>>>>

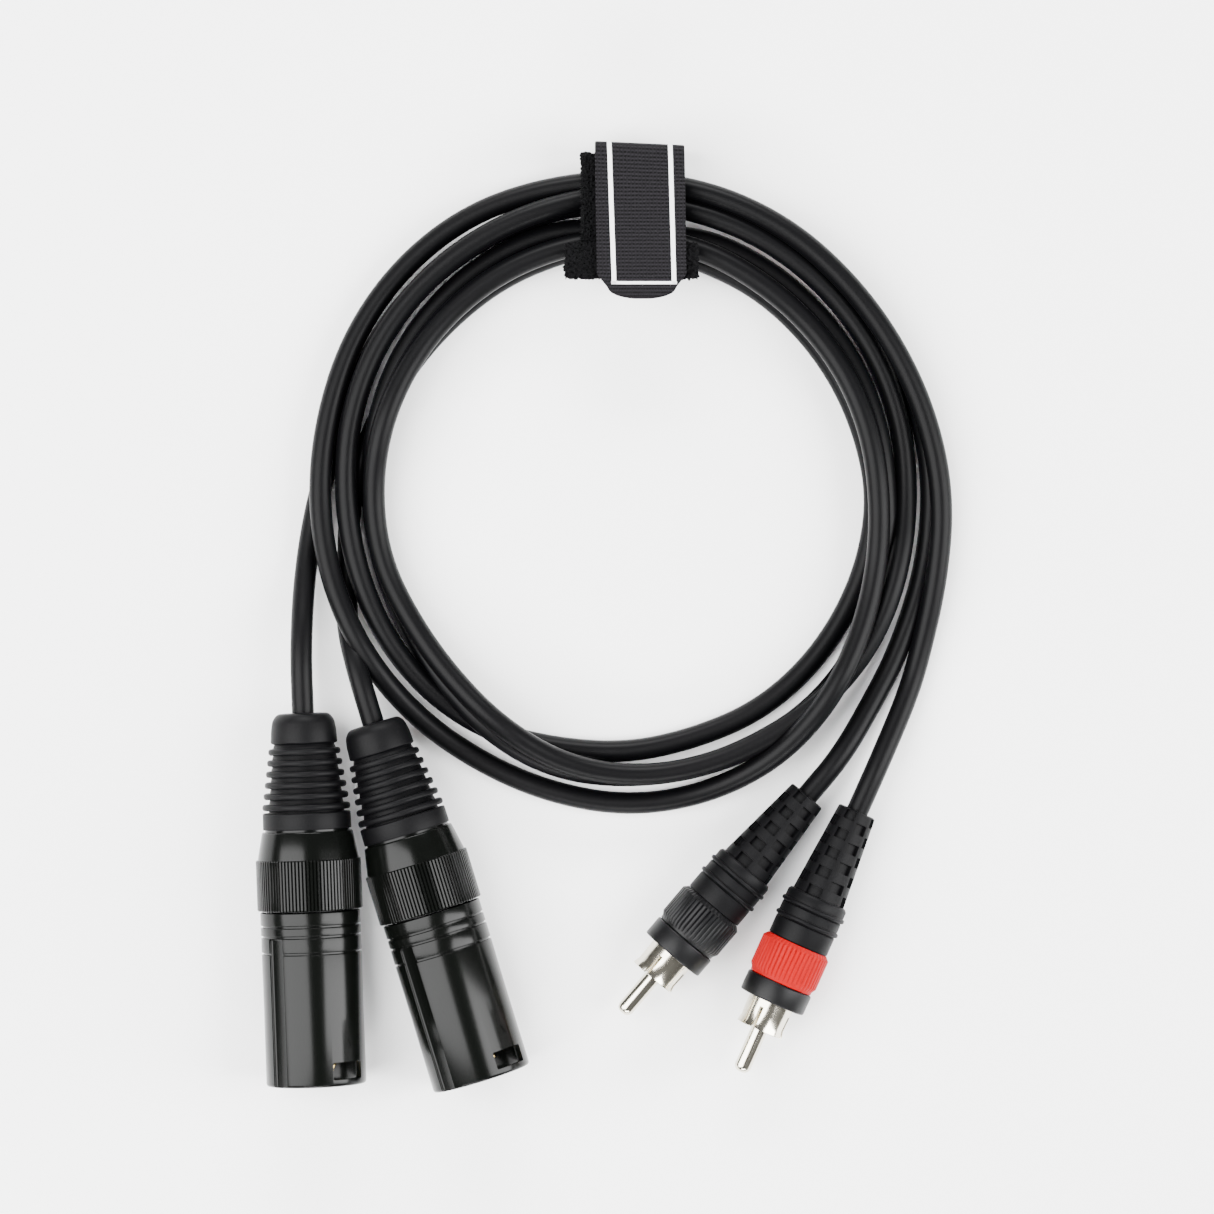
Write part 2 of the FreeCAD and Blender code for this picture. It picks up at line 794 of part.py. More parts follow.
def build_flap():
    """Head, flap, hook patch and printed border."""
    head = slab(
        "head_body",
        rectangle("head_left", HEAD_INNER, "head_left + head_width", HEAD_INNER + " + head_depth"),
        "head_thickness",
    )
    publish("strap_head", head, raised(size(HEAD_BASE)))

    flap_right = "flap_left + flap_width"
    tip_left = "flap_left + flap_tip_radius"
    flap = slab(
        "flap_body",
        [
            (tip_left, FLAP_TIP),
            (flap_right + " - flap_tip_radius", FLAP_TIP),
            (flap_right, FLAP_SHOULDER),
            (flap_right, FLAP_ROOT),
            ("flap_left", FLAP_ROOT),
            ("flap_left", FLAP_SHOULDER),
        ],
        "flap_thickness",
    )
    publish("strap_flap", flap, raised(size(FLAP_BASE)))

    patch = slab(
        "patch_body",
        rectangle(
            "flap_left + patch_margin",
            STRAP_INNER + " + patch_inner_inset",
            flap_right + " - patch_margin",
            STRAP_OUTER + " - patch_outer_inset",
        ),
        "patch_thickness",
    )
    publish("strap_hook_patch", patch, raised(size(FLAP_BASE + " - patch_thickness")))

    lines = []
    inside = "print_margin + print_width"
    sides = {
        "left": ("flap_left + print_margin", PRINT_END, "flap_left + " + inside, PRINT_START),
        "right": (
            flap_right + " - print_margin - print_width",
            PRINT_END,
            flap_right + " - print_margin",
            PRINT_START,
        ),
        "foot": (
            "flap_left + print_margin",
            PRINT_END + " - print_width",
            flap_right + " - print_margin",
            PRINT_END,
        ),
    }
    for name, sides_of in sides.items():
        lines.append(slab(f"print_{name}", rectangle(*sides_of), "print_height"))
    publish("strap_print", joined("print_lines", lines), raised(size(FLAP_BASE + " + flap_thickness")))


# ---------------------------------------------------------------- coil and leads


def build_coil():
    """The coiled turns of both cables as one closed ring, lifted by the strap at the back."""
    inner, outer = "coil_inner_radius", COIL_OUTER
    ring = turned(
        "coil_body",
        [
            (inner, "coil_edge"),
            (inner + " + coil_edge", "0"),
            (outer + " - coil_edge", "0"),
            (outer, "coil_edge"),
            (outer, "coil_height - coil_edge"),
            (outer + " - coil_edge", "coil_height"),
            (inner + " + coil_edge", "coil_height"),
            (inner, "coil_height - coil_edge"),
        ],
    )
    front = size(COIL_OUTER + " - coil_edge")
    back = size(STRAP_INNER + " + strap_thickness")
    tilt = math.atan2(size("strap_thickness"), front + back)
    turn = FreeCAD.Rotation(Vector(1, 0, 0), math.degrees(tilt))
    place = FreeCAD.Placement(UP * (front * math.sin(tilt)), turn)
    publish("cable_coil", ring, place)


def axis_point(place, along):
    """A point on a plug's axis."""
    return place.multVec(UP * along)


def build_leads(places):
    """The four free stretches of cable between the plugs and the coil."""
    run = 10.0
    left, right, black, red = places
    floor = size("cable_radius")
    routes = {
        "left_xlr_lead": [
            axis_point(left, 0),
            axis_point(left, -12.0),
            Vector(-62.3, -16.0, 4.6),
            Vector(-60.6, -3.5, floor),
        ],
        "right_xlr_lead": [
            axis_point(right, 0),
            axis_point(right, -run),
            Vector(-54.4, -24.4, 5.4),
            Vector(-54.1, -14.0, floor),
        ],
        "black_rca_lead": [
            axis_point(black, 0),
            axis_point(black, -run),
            Vector(46.0, -39.5, 3.4),
            Vector(50.8, -29.3, 2.4),
        ],
        "red_rca_lead": [
            axis_point(red, 0),
            axis_point(red, -run),
            Vector(52.3, -39.5, 3.6),
            Vector(56.4, -28.8, 2.4),
            Vector(58.2, -17.0, 2.6),
        ],
    }
    for label, points in routes.items():
        publish(label, tube(label + "_tube", points, "cable_radius"), FreeCAD.Placement())


left_place = plug_place("left", "knurl_radius")
right_place = plug_place("right", "knurl_radius")
black_place = plug_place("black", "ring_radius")
red_place = plug_place("red", "ring_radius")

build_xlr("left", left_place)
build_xlr("right", right_place)
build_phono("black", black_place)
build_phono("red", red_place)
build_coil()
build_leads([left_place, right_place, black_place, red_place])
build_strap()
build_flap()
doc.recompute()

for item in doc.Objects:
    if "Invalid" in item.State or "Error" in item.State:
        raise RuntimeError(f"{item.Label} did not build: {item.State}")
for item in pieces:
    if item.Shape.isNull() or not item.Shape.isValid() or not item.Shape.Solids:
        raise RuntimeError(f"{item.Label} has no valid solid")
    item.Shape.exportStep(f"parts/{item.Label}.step")
    box = item.Shape.BoundBox
    print(f"{item.Label}: {len(item.Shape.Solids)} solid, z {box.ZMin:.2f} to {box.ZMax:.2f}")
print(f"{len(pieces)} sub-parts")
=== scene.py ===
"""Looks of a coiled pair of audio cables, each with a three-pin plug and a phono plug, tied with a strap."""

import json
import logging
import math
from dataclasses import dataclass
from enum import Enum
from typing import Callable, Sequence

import bmesh
import bpy
from mathutils import Matrix, Vector


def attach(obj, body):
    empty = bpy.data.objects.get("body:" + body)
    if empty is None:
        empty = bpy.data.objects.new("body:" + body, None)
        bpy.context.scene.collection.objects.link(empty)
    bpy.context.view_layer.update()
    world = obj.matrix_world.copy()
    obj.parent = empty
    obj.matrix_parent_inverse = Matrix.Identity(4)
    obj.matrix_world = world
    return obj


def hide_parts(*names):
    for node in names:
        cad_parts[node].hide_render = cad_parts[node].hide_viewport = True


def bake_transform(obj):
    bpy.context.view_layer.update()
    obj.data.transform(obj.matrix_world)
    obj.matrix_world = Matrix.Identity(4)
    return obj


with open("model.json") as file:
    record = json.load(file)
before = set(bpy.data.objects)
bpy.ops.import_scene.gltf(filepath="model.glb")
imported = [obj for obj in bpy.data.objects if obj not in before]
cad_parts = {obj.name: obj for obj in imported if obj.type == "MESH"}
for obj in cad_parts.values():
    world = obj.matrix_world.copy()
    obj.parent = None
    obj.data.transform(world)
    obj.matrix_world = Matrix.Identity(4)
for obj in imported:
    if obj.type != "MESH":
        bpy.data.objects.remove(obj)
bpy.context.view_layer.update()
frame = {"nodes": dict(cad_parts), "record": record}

MM = 0.001
SMOOTH_ANGLE = 35.0
UP = Vector((0.0, 0.0, 1.0))
TOLERANCE = 1e-6
# A turned piece whose end rings are narrower than this, in millimetres, is closed on its axis.
CLOSED_RADIUS = 0.05
# Voxel size for raising pile, in millimetres.
PILE_VOXEL = 0.22
# The strap's lower layer lifts the cables by this many millimetres over this many degrees either side,
# and the lift then fades out over the next ones.
STRAP_LIFT = 1.4
LIFT_REACH = 10.0
LIFT_FADE = 40.0
log = logging.getLogger("cable_pair")

# (radius, height, rounding) of one ring of a turned piece, in millimetres.
Ring = tuple[float, float, float]
Piece = bpy.types.Object


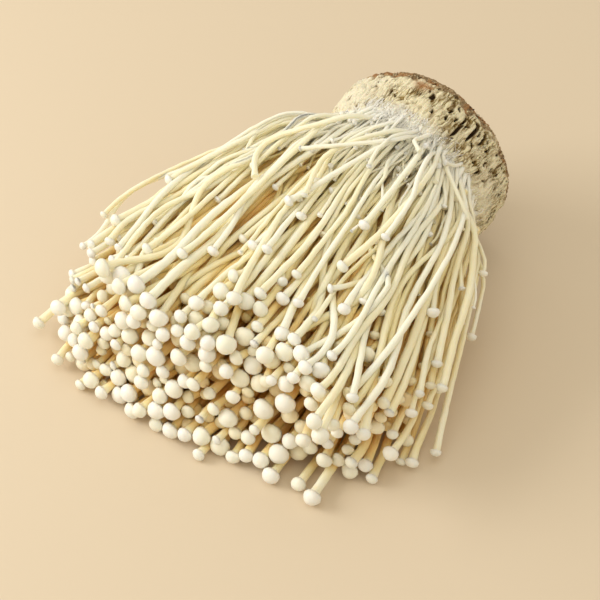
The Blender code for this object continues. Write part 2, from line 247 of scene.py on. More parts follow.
def growCrowd(rng):
    # the ones that fill the heap from underneath to the top
    feet = placeFeet(rng)
    count = len(feet)
    across = feet[:, 0] / (growth["discRadius"] + 0.1)
    level = np.clip((feet[:, 1] / (growth["discRadius"] * np.sqrt(1 - across ** 2)) + 1) / 2, 0.01, 0.99)
    stray = rng.normal(0, 1, count) * mix(0.04, 0.085, smoothStep((level - 0.5) / 0.4))
    tipAcross = np.clip(fanAcross(across) + stray, -1, 1)
    tipLevel = np.clip(level + rng.normal(0, 0.06, count), 0, 1)

    # most reach the front, some stop short, and the upper left ones end one behind another
    length = mix(reachAt("lowReach", tipAcross), reachAt("topReach", tipAcross), tipLevel ** 1.2)
    length = length - np.abs(rng.normal(0, 4.0, count))
    luck = rng.uniform(0, 1, count) + 0.6 * (tipLevel > 0.8)
    for chance, least, most in ((0.22, 4, 20), (0.07, 10, 30)):
        length = np.where(luck < chance, length - rng.uniform(least, most, count), length)
    atSide = (np.abs(tipAcross) > 0.85) & (rng.uniform(0, 1, count) < 0.5)
    length = np.where(atSide, length - rng.uniform(0, 24, count), length)
    loose = rng.uniform(0, 1, count) < 0.6 * smoothStep((tipAcross + 0.05) / 0.3)
    length = np.where(loose, length - rng.uniform(2, 24, count), length)
    inside = (rng.uniform(0, 1, count) < 0.26) & (np.abs(tipLevel - 0.45) < 0.4) & (np.abs(tipAcross) < 0.9)
    length = np.where(inside, length * rng.uniform(0.55, 0.92, count), length)
    early = luck * 7 % 1
    scattered = (early < 0.55) & (tipAcross < -0.5) & (tipLevel > 0.6)
    length = np.where(scattered, length * mix(0.62, 0.97, early / 0.55), length)

    vigour = np.clip(rng.normal(0.5, 0.24, count), 0, 1)
    vigour = vigour * np.where(length < 80, 0.5, 1) * (1 - 0.45 * smoothStep((tipAcross - 0.6) / 0.4))
    capRadius = mix(*growth["capRadius"], np.clip(vigour + rng.normal(0, 0.22, count), -0.2, 1.1))
    small = smoothStep((-tipAcross - 0.55) / 0.25) * smoothStep((tipLevel - 0.5) / 0.2)
    capRadius = np.maximum(capRadius * (1 - 0.38 * small), 1.4)
    held = np.ones(count)
    for tip, high, reach, size in leaders:
        nearest = np.argmin(((tipAcross - tip) * 60) ** 2 + ((tipLevel - high) * 38) ** 2 + (held < 1) * 1e6)
        tipAcross[nearest], tipLevel[nearest], length[nearest] = tip, high, reach
        capRadius[nearest], vigour[nearest], held[nearest] = size, (size - 1.2) / 2, 0.25
    slim = 1 - 0.12 * smoothStep((level - 0.6) / 0.3) - 0.16 * small
    return makeGroup(
        count, footAcross=across, tipAcross=tipAcross, footLevel=level, tipLevel=tipLevel, turn=-1.0,
        length=length, thinFoot=rng.uniform(*growth["thinFoot"], count), capRadius=capRadius, held=held,
        stemRadius=mix(*growth["stemRadius"], vigour) * slim,
        loose=np.where(held < 1, 0.7, 0.9 + 0.9 * smoothStep((level - 0.6) / 0.4)),
        bow=rng.normal(*growth["bow"], count) * smoothStep((level - 0.70) / 0.22))


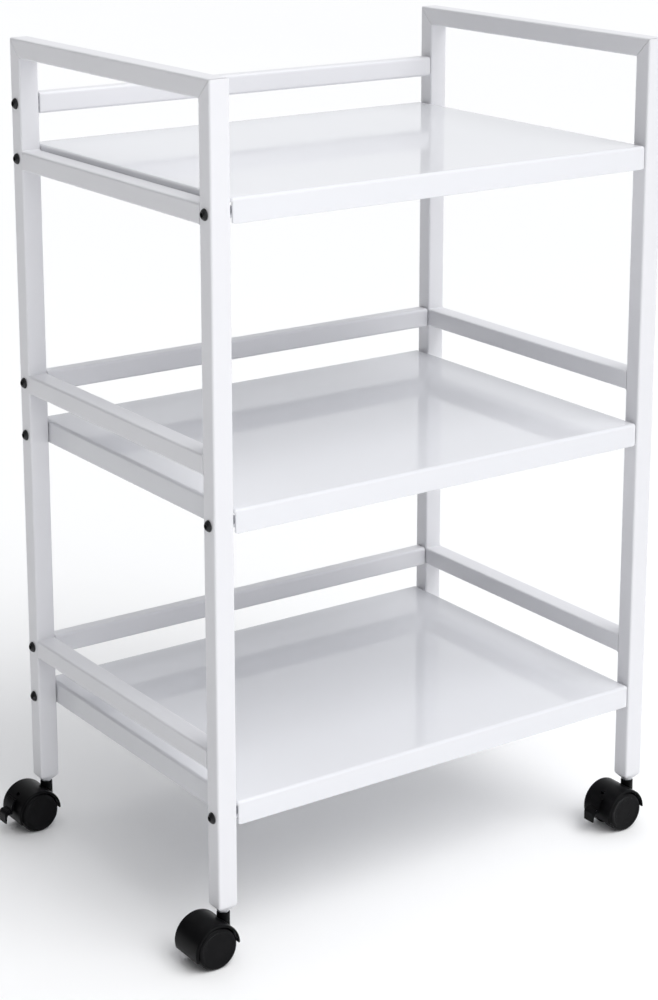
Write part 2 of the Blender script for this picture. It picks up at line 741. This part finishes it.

<<<<

The line with "obj.matrix_parent_inverse = Matrix.Identity(4)" marks the start and the line with "before = set(bpy.data.objects)" marks the end; transcribe every line in that stretch, unchanged.

    obj.matrix_parent_inverse = Matrix.Identity(4)
    obj.matrix_world = world
    return obj


def hide_parts(*names):
    for node in names:
        cad_parts[node].hide_render = cad_parts[node].hide_viewport = True


def bake_transform(obj):
    bpy.context.view_layer.update()
    obj.data.transform(obj.matrix_world)
    obj.matrix_world = Matrix.Identity(4)
    return obj


with open("model.json") as file:
    record = json.load(file)
before = set(bpy.data.objects)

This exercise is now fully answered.